PROBLEM DETAILS >> Extract all records. Keep each one exact.

A block of data >>
'''

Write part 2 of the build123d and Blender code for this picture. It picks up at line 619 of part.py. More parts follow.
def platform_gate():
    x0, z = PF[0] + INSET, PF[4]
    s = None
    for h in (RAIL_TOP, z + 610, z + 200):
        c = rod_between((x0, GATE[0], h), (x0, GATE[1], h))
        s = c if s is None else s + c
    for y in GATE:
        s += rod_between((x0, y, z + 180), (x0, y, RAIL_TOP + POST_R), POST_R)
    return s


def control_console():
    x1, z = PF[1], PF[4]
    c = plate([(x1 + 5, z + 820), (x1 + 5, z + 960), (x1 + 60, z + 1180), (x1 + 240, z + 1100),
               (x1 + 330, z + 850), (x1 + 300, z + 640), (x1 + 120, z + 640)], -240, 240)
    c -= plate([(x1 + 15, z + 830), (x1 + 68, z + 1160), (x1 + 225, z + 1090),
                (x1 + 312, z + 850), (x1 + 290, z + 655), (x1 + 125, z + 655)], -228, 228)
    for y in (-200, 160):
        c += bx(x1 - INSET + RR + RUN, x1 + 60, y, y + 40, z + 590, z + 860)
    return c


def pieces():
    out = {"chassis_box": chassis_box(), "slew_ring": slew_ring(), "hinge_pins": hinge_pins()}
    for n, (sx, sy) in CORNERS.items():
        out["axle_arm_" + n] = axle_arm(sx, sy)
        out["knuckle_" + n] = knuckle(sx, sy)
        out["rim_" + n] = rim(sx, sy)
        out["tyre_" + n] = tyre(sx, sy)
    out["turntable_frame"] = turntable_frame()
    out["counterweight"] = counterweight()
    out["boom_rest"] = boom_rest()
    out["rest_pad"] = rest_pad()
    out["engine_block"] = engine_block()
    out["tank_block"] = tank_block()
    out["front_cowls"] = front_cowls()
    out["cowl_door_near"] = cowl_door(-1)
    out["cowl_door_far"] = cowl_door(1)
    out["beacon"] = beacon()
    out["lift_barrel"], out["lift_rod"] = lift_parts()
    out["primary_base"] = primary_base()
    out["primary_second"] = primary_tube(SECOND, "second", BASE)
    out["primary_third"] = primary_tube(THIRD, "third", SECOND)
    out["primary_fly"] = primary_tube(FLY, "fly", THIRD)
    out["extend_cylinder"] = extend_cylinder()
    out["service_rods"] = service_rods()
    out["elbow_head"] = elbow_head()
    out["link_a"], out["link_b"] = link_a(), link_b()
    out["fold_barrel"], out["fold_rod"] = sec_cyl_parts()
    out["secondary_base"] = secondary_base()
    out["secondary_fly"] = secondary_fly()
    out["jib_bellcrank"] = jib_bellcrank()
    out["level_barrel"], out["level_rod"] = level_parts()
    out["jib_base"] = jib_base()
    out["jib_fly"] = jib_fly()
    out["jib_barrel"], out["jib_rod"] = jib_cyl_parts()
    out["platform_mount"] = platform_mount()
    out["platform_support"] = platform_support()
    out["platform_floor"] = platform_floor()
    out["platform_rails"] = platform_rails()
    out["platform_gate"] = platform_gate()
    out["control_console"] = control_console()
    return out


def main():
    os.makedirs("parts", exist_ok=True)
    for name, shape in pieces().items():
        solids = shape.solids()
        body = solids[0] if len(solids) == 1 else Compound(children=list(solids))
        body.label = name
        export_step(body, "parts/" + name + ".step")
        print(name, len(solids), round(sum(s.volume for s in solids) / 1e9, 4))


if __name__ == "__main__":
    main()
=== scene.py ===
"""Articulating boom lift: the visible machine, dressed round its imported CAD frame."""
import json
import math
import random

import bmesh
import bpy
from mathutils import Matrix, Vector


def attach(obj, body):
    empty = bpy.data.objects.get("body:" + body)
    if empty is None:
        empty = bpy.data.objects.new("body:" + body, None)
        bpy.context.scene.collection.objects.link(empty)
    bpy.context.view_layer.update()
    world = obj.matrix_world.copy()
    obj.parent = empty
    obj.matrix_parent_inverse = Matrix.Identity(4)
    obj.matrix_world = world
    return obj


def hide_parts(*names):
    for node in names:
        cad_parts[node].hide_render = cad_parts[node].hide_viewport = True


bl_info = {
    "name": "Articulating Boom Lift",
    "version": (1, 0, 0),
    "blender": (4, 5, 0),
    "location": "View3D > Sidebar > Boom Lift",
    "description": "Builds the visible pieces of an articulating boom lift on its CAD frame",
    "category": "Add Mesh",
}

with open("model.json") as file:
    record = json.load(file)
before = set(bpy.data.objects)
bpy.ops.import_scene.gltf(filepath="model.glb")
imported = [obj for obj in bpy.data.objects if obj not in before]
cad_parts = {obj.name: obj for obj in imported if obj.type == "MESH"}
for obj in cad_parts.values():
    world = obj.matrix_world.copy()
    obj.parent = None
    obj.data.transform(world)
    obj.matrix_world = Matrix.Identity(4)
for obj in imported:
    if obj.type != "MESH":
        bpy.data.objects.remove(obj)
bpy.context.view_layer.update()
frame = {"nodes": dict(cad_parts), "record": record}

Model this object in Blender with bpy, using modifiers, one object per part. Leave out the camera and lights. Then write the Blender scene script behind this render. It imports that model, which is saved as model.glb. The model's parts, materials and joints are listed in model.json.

'''

RESPONSE >>
Write part 2 of the build123d and Blender code for this picture. It picks up at line 619 of part.py. More parts follow.
def platform_gate():
    x0, z = PF[0] + INSET, PF[4]
    s = None
    for h in (RAIL_TOP, z + 610, z + 200):
        c = rod_between((x0, GATE[0], h), (x0, GATE[1], h))
        s = c if s is None else s + c
    for y in GATE:
        s += rod_between((x0, y, z + 180), (x0, y, RAIL_TOP + POST_R), POST_R)
    return s


def control_console():
    x1, z = PF[1], PF[4]
    c = plate([(x1 + 5, z + 820), (x1 + 5, z + 960), (x1 + 60, z + 1180), (x1 + 240, z + 1100),
               (x1 + 330, z + 850), (x1 + 300, z + 640), (x1 + 120, z + 640)], -240, 240)
    c -= plate([(x1 + 15, z + 830), (x1 + 68, z + 1160), (x1 + 225, z + 1090),
                (x1 + 312, z + 850), (x1 + 290, z + 655), (x1 + 125, z + 655)], -228, 228)
    for y in (-200, 160):
        c += bx(x1 - INSET + RR + RUN, x1 + 60, y, y + 40, z + 590, z + 860)
    return c


def pieces():
    out = {"chassis_box": chassis_box(), "slew_ring": slew_ring(), "hinge_pins": hinge_pins()}
    for n, (sx, sy) in CORNERS.items():
        out["axle_arm_" + n] = axle_arm(sx, sy)
        out["knuckle_" + n] = knuckle(sx, sy)
        out["rim_" + n] = rim(sx, sy)
        out["tyre_" + n] = tyre(sx, sy)
    out["turntable_frame"] = turntable_frame()
    out["counterweight"] = counterweight()
    out["boom_rest"] = boom_rest()
    out["rest_pad"] = rest_pad()
    out["engine_block"] = engine_block()
    out["tank_block"] = tank_block()
    out["front_cowls"] = front_cowls()
    out["cowl_door_near"] = cowl_door(-1)
    out["cowl_door_far"] = cowl_door(1)
    out["beacon"] = beacon()
    out["lift_barrel"], out["lift_rod"] = lift_parts()
    out["primary_base"] = primary_base()
    out["primary_second"] = primary_tube(SECOND, "second", BASE)
    out["primary_third"] = primary_tube(THIRD, "third", SECOND)
    out["primary_fly"] = primary_tube(FLY, "fly", THIRD)
    out["extend_cylinder"] = extend_cylinder()
    out["service_rods"] = service_rods()
    out["elbow_head"] = elbow_head()
    out["link_a"], out["link_b"] = link_a(), link_b()
    out["fold_barrel"], out["fold_rod"] = sec_cyl_parts()
    out["secondary_base"] = secondary_base()
    out["secondary_fly"] = secondary_fly()
    out["jib_bellcrank"] = jib_bellcrank()
    out["level_barrel"], out["level_rod"] = level_parts()
    out["jib_base"] = jib_base()
    out["jib_fly"] = jib_fly()
    out["jib_barrel"], out["jib_rod"] = jib_cyl_parts()
    out["platform_mount"] = platform_mount()
    out["platform_support"] = platform_support()
    out["platform_floor"] = platform_floor()
    out["platform_rails"] = platform_rails()
    out["platform_gate"] = platform_gate()
    out["control_console"] = control_console()
    return out


def main():
    os.makedirs("parts", exist_ok=True)
    for name, shape in pieces().items():
        solids = shape.solids()
        body = solids[0] if len(solids) == 1 else Compound(children=list(solids))
        body.label = name
        export_step(body, "parts/" + name + ".step")
        print(name, len(solids), round(sum(s.volume for s in solids) / 1e9, 4))


if __name__ == "__main__":
    main()
=== scene.py ===
"""Articulating boom lift: the visible machine, dressed round its imported CAD frame."""
import json
import math
import random

import bmesh
import bpy
from mathutils import Matrix, Vector


def attach(obj, body):
    empty = bpy.data.objects.get("body:" + body)
    if empty is None:
        empty = bpy.data.objects.new("body:" + body, None)
        bpy.context.scene.collection.objects.link(empty)
    bpy.context.view_layer.update()
    world = obj.matrix_world.copy()
    obj.parent = empty
    obj.matrix_parent_inverse = Matrix.Identity(4)
    obj.matrix_world = world
    return obj


def hide_parts(*names):
    for node in names:
        cad_parts[node].hide_render = cad_parts[node].hide_viewport = True


bl_info = {
    "name": "Articulating Boom Lift",
    "version": (1, 0, 0),
    "blender": (4, 5, 0),
    "location": "View3D > Sidebar > Boom Lift",
    "description": "Builds the visible pieces of an articulating boom lift on its CAD frame",
    "category": "Add Mesh",
}

with open("model.json") as file:
    record = json.load(file)
before = set(bpy.data.objects)
bpy.ops.import_scene.gltf(filepath="model.glb")
imported = [obj for obj in bpy.data.objects if obj not in before]
cad_parts = {obj.name: obj for obj in imported if obj.type == "MESH"}
for obj in cad_parts.values():
    world = obj.matrix_world.copy()
    obj.parent = None
    obj.data.transform(world)
    obj.matrix_world = Matrix.Identity(4)
for obj in imported:
    if obj.type != "MESH":
        bpy.data.objects.remove(obj)
bpy.context.view_layer.update()
frame = {"nodes": dict(cad_parts), "record": record}

Model this object in Blender with bpy, using modifiers, one object per part. Leave out the camera and lights. Then write the Blender scene script behind this render. It imports that model, which is saved as model.glb. The model's parts, materials and joints are listed in model.json.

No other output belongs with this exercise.